REGGIO CALABRIA Una sentenza tombale. La Corte di Cassazione ha dichiarato la «totale inammissibilità» dei ricorsi presentati da Giorgio De Stefano e da Alberto Sarra avverso l’ordinanza di custodia di cautelare di cui sono stati destinatari nell’ambito dell’indagine Mammasantissima, coordinata dal pm Giuseppe Lombardo.
Difesi rispettivamente dagli avvocati Carlo Taormina e Paolo Tommasini, e dai legali Alessandro Sammarco e Danilo Sarra, i due imputati sono stati anche condannati al pagamento delle spese – 1.000 euro per De Stefano, 1.500 per l’ex sottosegretario Sarra – da versare nella cassa delle ammende. Una sentenza cristallina – e durissima – per De Stefano e Sarra, oggi inchiodati da un impianto accusatorio che la Suprema Corte considera corretto e credibile.
Un punto importante per la Dda di Reggio Calabria, che con il maxi- processo Gotha – scaturito dall’unificazione di più di sei inchieste – ha innovato e riscritto la concezione della ‘ndrangheta, provando l’esistenza di una nuova struttura, diversa dall’ala militare, e dall’enorme valore strategico.

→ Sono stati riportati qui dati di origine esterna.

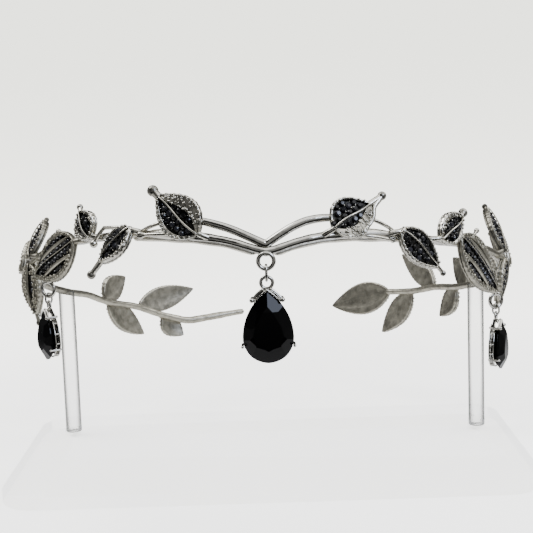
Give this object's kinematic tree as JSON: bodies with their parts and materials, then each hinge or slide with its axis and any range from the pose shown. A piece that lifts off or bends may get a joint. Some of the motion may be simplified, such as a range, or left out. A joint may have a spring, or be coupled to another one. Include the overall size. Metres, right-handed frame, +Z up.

Già emersa nel procedimento Meta come livello necessario, in Gotha la ‘ndrangheta invisibile viene non solo fotografata nella sua complessa strutturazione, ma anche messa a nudo, con l’individuazione dei suoi organismi di vertice. Una “cupola” di cui farebbe parte anche l’avvocato De Stefano, per il quale – dice chiaramente oggi la Cassazione – ci sono gravi indizi di colpevolezza. Stesso lapidario giudizio arriva per l’ex sottosegretario regionale Alberto Sarra, considerato dagli inquirenti in rapporti con la direzione strategica della ‘ndrangheta tutta.